Proof by proposal algorithm:
- rank men arbitrarily
- lowest unmarried man proposes in order of preference
- woman accepts if unmarried or prefers new proposal to current mate.
- woman's state only improves with time
- only $n$ improvements per woman
- while unattached man, proposals continue
- (some woman available, since every woman he proposed to is married now)
- must eventually all be attached
- suppose $X$ and $y$ are dissatisfied with final pairing $X$-$x$, $Y$-$y$.
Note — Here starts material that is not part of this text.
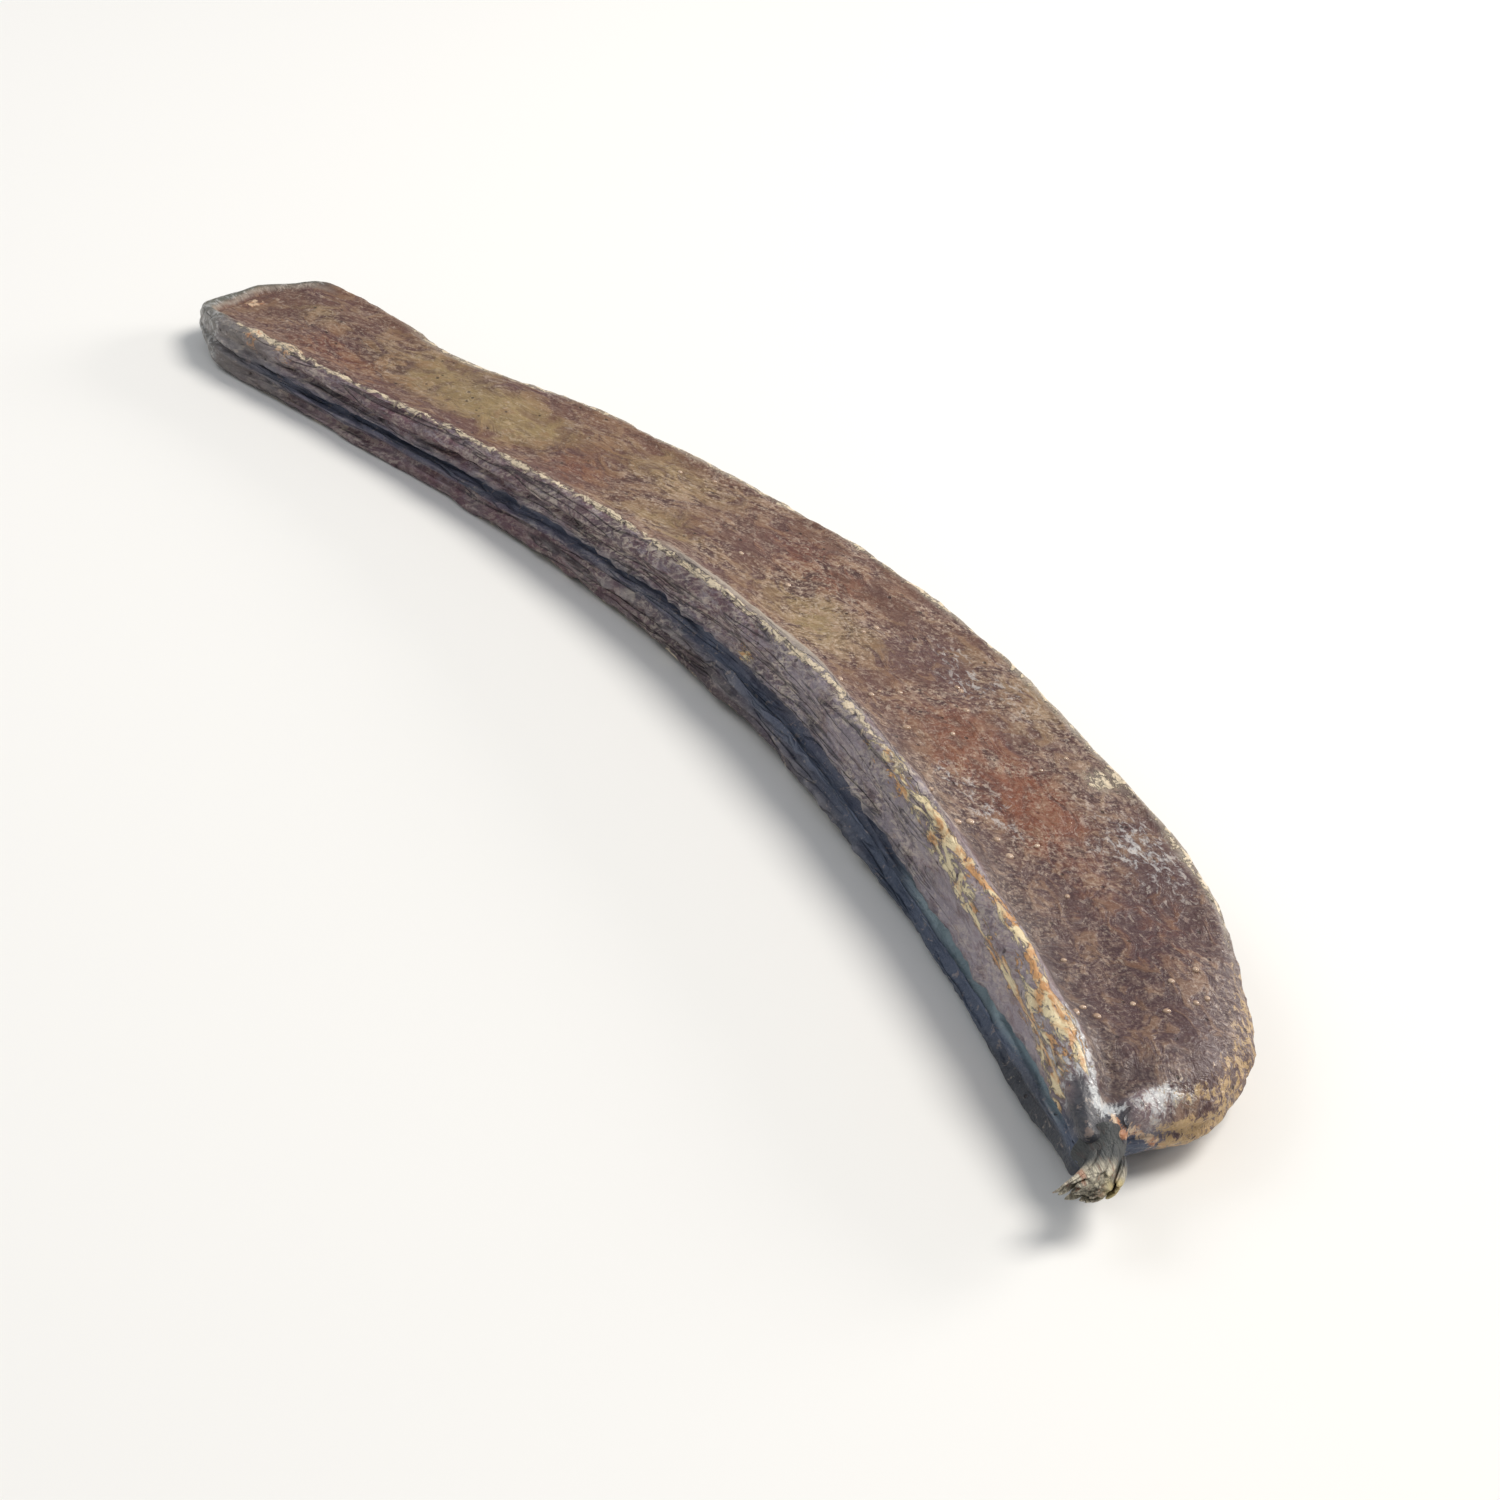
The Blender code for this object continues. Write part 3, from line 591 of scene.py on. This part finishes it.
# Height in mm of the mottling, the strokes, the grit and the flakes, and depth of the pits and of the
# furrows and strands on the margin
height = 0.0
for amount, rise_mm in (
    (clouds["mottle"], 0.12), (clouds["curl"], 0.05), (clouds["grit"], 0.02),
    (cover["gold"], 0.10), (cover["cream"], 0.10), (pits, -0.12), (furrow_shade, -0.22), (strands, -0.11),
):
    height = node("ShaderNodeMath", 0, {0: amount, 1: rise_mm, 2: height}, operation="MULTIPLY_ADD")
raised = node("ShaderNodeBump", "Normal", {"Height": height, "Strength": 1.0, "Distance": MM})
tree.links.new(raised, shader.inputs["Normal"])

husk.data.materials.append(skin)
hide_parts("pod")
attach(husk, "root")


# SUGAR BEADS. Tiny drops of dried syrup that sweated out of the pulp through the skin's pores and
# set hard. They are amber and glossy, half a millimetre to a millimetre across, most near the stem.

# How many beads there are, from how far along the pod they lie, and two in three of them, and their
# smallest and largest radius; lengths are in mm
BEAD_COUNT = 34
BEADS_FROM = 60
MOST_BEADS_FROM = 112
BEAD_RADIUS = (0.22, 0.40)

bead_random = random.Random(12)
on_top = (on_face > 0.95) & (through > 1.5) & (along > BEADS_FROM) & (along < 172)
face_points = np.flatnonzero(on_top)
bead_names = []
for index in range(BEAD_COUNT):
    past_start = along[face_points] > (MOST_BEADS_FROM if index % 3 else BEADS_FROM)
    point = int(bead_random.choice(list(face_points[past_start])))
    radius = bead_random.uniform(*BEAD_RADIUS) * MM
    bpy.ops.object.select_all(action="DESELECT")
    spot = husk.data.vertices[point].co
    bpy.ops.mesh.primitive_ico_sphere_add(subdivisions=2, radius=radius, location=spot)
    bead = bpy.context.object
    bead.scale = (bead_random.uniform(0.9, 1.4), bead_random.uniform(0.9, 1.2), 0.7)
    bead.rotation_euler = (0.0, 0.0, bead_random.uniform(0.0, math.pi))
    bpy.ops.object.transform_apply(location=True, rotation=True, scale=True)
    bead_names.append(bead.name)
bpy.ops.object.select_all(action="DESELECT")
for name in bead_names:
    bpy.data.objects[name].select_set(True)
beads = bpy.data.objects[bead_names[0]]
bpy.context.view_layer.objects.active = beads
bpy.ops.object.join()
beads.name = "sugar_beads"
bpy.ops.object.shade_smooth()

# Dried carob syrup: clear amber with a hard gloss, mottled with pale cream that is painted glint
syrup = bpy.data.materials.new("dried_carob_syrup")
syrup.use_nodes = True
tree = syrup.node_tree
shader = tree.nodes["Principled BSDF"]
place = node("ShaderNodeTexCoord", "Object", {})
cloud = node("ShaderNodeTexNoise", 0, {"Vector": place, "Scale": 900.0, "Detail": 2.0})
amber_and_glints = node("ShaderNodeMix", 2, {0: cloud, 6: linear("#8a6248"), 7: linear("#e2cbb4")}, data_type="RGBA")
tree.links.new(amber_and_glints, shader.inputs["Base Color"])
shader.inputs["Roughness"].default_value = 0.12
shader.inputs["IOR"].default_value = 1.50
beads.data.materials.append(syrup)
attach(beads, "root")


# STALK. The stub of the fruit stalk: a dry woody neck that grew out of the husk and tore off short.
# Its fibres part into flat wisps that fan out a little at the torn end, with pale broken tips.

# How far the stub reaches from the husk, and how far it curves aside over that reach, in mm
STUB_REACH = 5.0
STUB_ASIDE = 2.9

stalk = finer_copy("stalk_stub", frame["nodes"]["stalk"], 3)

# The neck flares where it runs into the husk, and its foot sinks a little into the husk's skin
neck_spots = straighten(read_places(stalk.data))
foot = rise(neck_spots[:, 0], 185.2, 183.0)
torn_core = rise(neck_spots[:, 0], 185.0, 188.0)
spread = (1 + 0.22 * foot ** 2) * (1 - 0.14 * rise(neck_spots[:, 0], 183.5, 185.5) - 0.10 * torn_core)
over = np.clip(neck_spots[:, 0] - POD_LENGTH, 0.0, 6.0) / STUB_REACH
middle = NECK_ACROSS - STUB_ASIDE * over ** 2
neck_spots[:, 1] = middle + (neck_spots[:, 1] - middle) * spread
neck_spots[:, 2] = neck_spots[:, 2] * spread
neck_spots[:, 0] += 0.3 * torn_core - 0.7 * foot
neck_places = bend(neck_spots)
neck_places[:, 2] = np.maximum(neck_places[:, 2], 0.0)
move_points(stalk.data, neck_places)

# Flat wisps of fibre that run down the stub and end ragged: each starts as a ball of radius 1, which is
# drawn out along the stub, flattened against it and turned a little as it goes
WISP_COUNT = 34
wisp_random = random.Random(5)
wisp_names = []
for index in range(WISP_COUNT):
    bpy.ops.object.select_all(action="DESELECT")
    bpy.ops.mesh.primitive_uv_sphere_add(segments=10, ring_count=14, radius=1.0, location=(0.0, 0.0, 0.0))
    wisp = bpy.context.object
    ball = np.array([point.co for point in wisp.data.vertices])
    girth = np.maximum(np.hypot(ball[:, 0], ball[:, 1]), 0.001) ** -0.5
    sideways, outwards = ball[:, 0] * girth, ball[:, 1] * girth
    angle = math.tau * (index + wisp_random.uniform(-0.3, 0.3)) * 5 / WISP_COUNT
    depth = (1.0, 0.62, 0.94, 0.34, 0.88)[index % 5]
    reach_end = wisp_random.uniform(4.4, 5.6)
    reach = 1.4 + (reach_end - 1.4) * (ball[:, 2] + 1) / 2
    reach = reach + wisp_random.uniform(-0.5, 0.5) * sideways * rise(reach, 3.0, 5.0)
    share = reach / STUB_REACH
    around = angle + wisp_random.uniform(-0.25, 0.25) * share
    around = around + wisp_random.uniform(0.20, 0.36) / depth * sideways
    out = depth + wisp_random.uniform(0.07, 0.12) * outwards
    wide = out * (1.75 + 1.00 * share ** 2)
    thick = out * (2.00 - 0.75 * np.minimum(share, 1.2))
    aside = NECK_ACROSS - STUB_ASIDE * share ** 2 + wide * np.cos(around)
    move_points(wisp.data, bend(np.stack([POD_LENGTH + reach, aside, thick * np.sin(around)], axis=1)))
    wisp_names.append(wisp.name)
bpy.ops.object.select_all(action="DESELECT")
for name in wisp_names:
    bpy.data.objects[name].select_set(True)
stalk.select_set(True)
bpy.context.view_layer.objects.active = stalk
bpy.ops.object.join()
bpy.ops.object.shade_smooth()

stub_spots = straighten(read_places(stalk.data))
paint_straight(stalk.data, stub_spots)
paint(stalk.data, "torn", rise(stub_spots[:, 0], 184.5, 188.0))
paint(stalk.data, "tips", rise(stub_spots[:, 0], 187.2, 188.2) * rise(stub_spots[:, 1], -14.2, -12.8))
# Painted shade: dark blue-grey at the stub's foot
paint(stalk.data, "collar_shade", rise(stub_spots[:, 0], 187.2, 185.6))

# Dry woody stalk, torn lengthwise: dull grey-olive wood that shows its fibres as streaks, with dark
# blue-grey painted shade at its foot and cream, orange and yellow wisps at the tear
wood = bpy.data.materials.new("torn_carob_stalk")
wood.use_nodes = True
tree = wood.node_tree
shader = tree.nodes["Principled BSDF"]
where = node("ShaderNodeAttribute", "Vector", {}, attribute_name="straight")
torn = node("ShaderNodeAttribute", "Fac", {}, attribute_name="torn")
collar_shade = node("ShaderNodeAttribute", "Fac", {}, attribute_name="collar_shade")
tips = node("ShaderNodeAttribute", "Fac", {}, attribute_name="tips")
clouds = {}
for name, size, low, high in (
    ("strand", (5.0, 0.45, 0.4), 0.36, 0.64),
    ("thread", (3.5, 0.30, 0.30), 0.46, 0.60),
    ("stain", (4.0, 0.9, 0.9), 0.54, 0.64),
    ("crumb", (0.6, 0.4, 0.4), 0.35, 0.68),
):
    sized = node("ShaderNodeVectorMath", 0, {0: where, 1: size}, operation="DIVIDE")
    cloud = node("ShaderNodeTexNoise", 0, {"Vector": sized, "Scale": 1.0, "Detail": 5.0, "Roughness": 0.65})
    clouds[name] = node("ShaderNodeMapRange", 0, {"Value": cloud, "From Min": low, "From Max": high})
pale = node("ShaderNodeMath", 0, {0: clouds["thread"], 1: torn}, operation="MULTIPLY")
colour = linear("#a39b8c")
for amount, strength, code in (
    (clouds["strand"], 0.62, "#5a5751"),
    (clouds["crumb"], 0.35, "#a39b8c"),
    (pale, 0.90, "#ddd4bd"),
    (clouds["stain"], 0.60, "#bd8468"),
    (tips, 0.70, "#d3c07f"),
    # painted shade at the foot
    (collar_shade, 0.86, "#343c42"),
):
    weight = node("ShaderNodeMath", 0, {0: amount, 1: strength}, operation="MULTIPLY")
    colour = node("ShaderNodeMix", 2, {0: weight, 6: colour, 7: linear(code)}, data_type="RGBA")
tree.links.new(colour, shader.inputs["Base Color"])
shader.inputs["Roughness"].default_value = 0.62
shader.inputs["IOR"].default_value = 1.45
height = node("ShaderNodeMath", 0, {0: clouds["strand"], 1: -0.15}, operation="MULTIPLY")
raised = node("ShaderNodeBump", "Normal", {"Height": height, "Strength": 1.0, "Distance": MM})
tree.links.new(raised, shader.inputs["Normal"])
stalk.data.materials.append(wood)
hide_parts("stalk")
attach(stalk, "root")


# FLOOR. A plain pale sheet of matt, even paper that the pod lies on. It is no part of the pod, and it
# is wide enough to fill the view.

FLOOR_SIZE = 6.0

bpy.ops.object.select_all(action="DESELECT")
bpy.ops.mesh.primitive_plane_add(size=FLOOR_SIZE, location=(0.0, 0.0, 0.0))
floor = bpy.context.object
floor.name = "floor"
paper = bpy.data.materials.new("matt_white_paper")
paper.use_nodes = True
paper.node_tree.nodes["Principled BSDF"].inputs["Base Color"].default_value = linear("#f2f1ef")
paper.node_tree.nodes["Principled BSDF"].inputs["Roughness"].default_value = 0.9
floor.data.materials.append(paper)


# LIGHT. One wide soft lamp overhead and a little behind, a weaker low one behind that glances off
# the rolled ends, a soft one at the front left that models the margin, and an even pale surround.

world = bpy.data.worlds.new("pale_surround")
bpy.context.scene.world = world
world.use_nodes = True
world.node_tree.nodes["Background"].inputs["Color"].default_value = linear("#eef2f6")
world.node_tree.nodes["Background"].inputs["Strength"].default_value = 0.38

for name, place, size, power, colour in (
    ("overhead", (0.16, 0.34, 0.71), 0.40, 4.7, "#fffaf2"),
    ("behind", (0.05, 0.68, 0.22), 0.25, 2.0, "#fffaf4"),
    ("front_left", (-0.42, -0.36, 0.54), 0.4, 1.1, "#f4f7fb"),
):
    lamp = bpy.data.lights.new(name, "AREA")
    lamp.shape = "DISK"
    lamp.size = size
    lamp.energy = power
    lamp.color = linear(colour)[:3]
    lamp_object = bpy.data.objects.new(name, lamp)
    bpy.context.scene.collection.objects.link(lamp_object)
    lamp_object.location = place
    lamp_object.rotation_euler = (-Vector(place)).to_track_quat("-Z", "Y").to_euler()


# CAMERA. Where the photograph was taken from: in front of the stem end and above it, looking down
# along the pod through a moderately long lens.

# The photograph's width and its lens's focal length, both in its pixels, then where the camera
# stands in mm and how it is turned in radians
SENSOR_WIDTH = 36.0
PHOTO_WIDTH_PX = 1500.0
FOCAL_LENGTH_PX = 2947.0
CAMERA_PLACE = (209.59, -171.53, 162.29)
yaw, pitch, roll = 0.85643, 0.56369, 0.18030

camera_data = bpy.data.cameras.new("camera")
camera = bpy.data.objects.new("camera", camera_data)
bpy.context.scene.collection.objects.link(camera)
camera_data.sensor_width = SENSOR_WIDTH
camera_data.lens = SENSOR_WIDTH * FOCAL_LENGTH_PX / PHOTO_WIDTH_PX
camera_data.clip_start = 0.01
forward = Vector((-math.sin(yaw) * math.cos(pitch), math.cos(yaw) * math.cos(pitch), -math.sin(pitch)))
level = Vector((math.cos(yaw), math.sin(yaw), 0.0))
upright = level.cross(forward)
right = level * math.cos(roll) + upright * math.sin(roll)
up = upright * math.cos(roll) - level * math.sin(roll)
turn = Matrix((right, up, -forward)).transposed().to_4x4()
camera.matrix_world = Matrix.Translation(Vector(CAMERA_PLACE) * MM) @ turn
bpy.context.scene.camera = camera
bpy.context.scene.view_settings.view_transform = "Standard"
- $X$ proposed to $y$ first
- $y$ prefers current $Y$ to $X$.
Average case analysis
- nonstandard for our course
- random preference lists
- how many proposals?
- principle of deferred decisions
- used intuitively already
- random choices all made in advance
- same as random choices made when algorithm needs them.
- use for discussing autopartition, quicksort
- Proposal algorithm:
- defered decision: each proposal is random among unchosen women
- still hard
- Each proposal among all women
- stochastic domination: $X$ s.d. $Y$ when $\Pr[X>z] \ge \Pr[Y>z]$ for all $z$.
- Result: $E[X] \ge E[Y]$.
- done when all women get a proposal.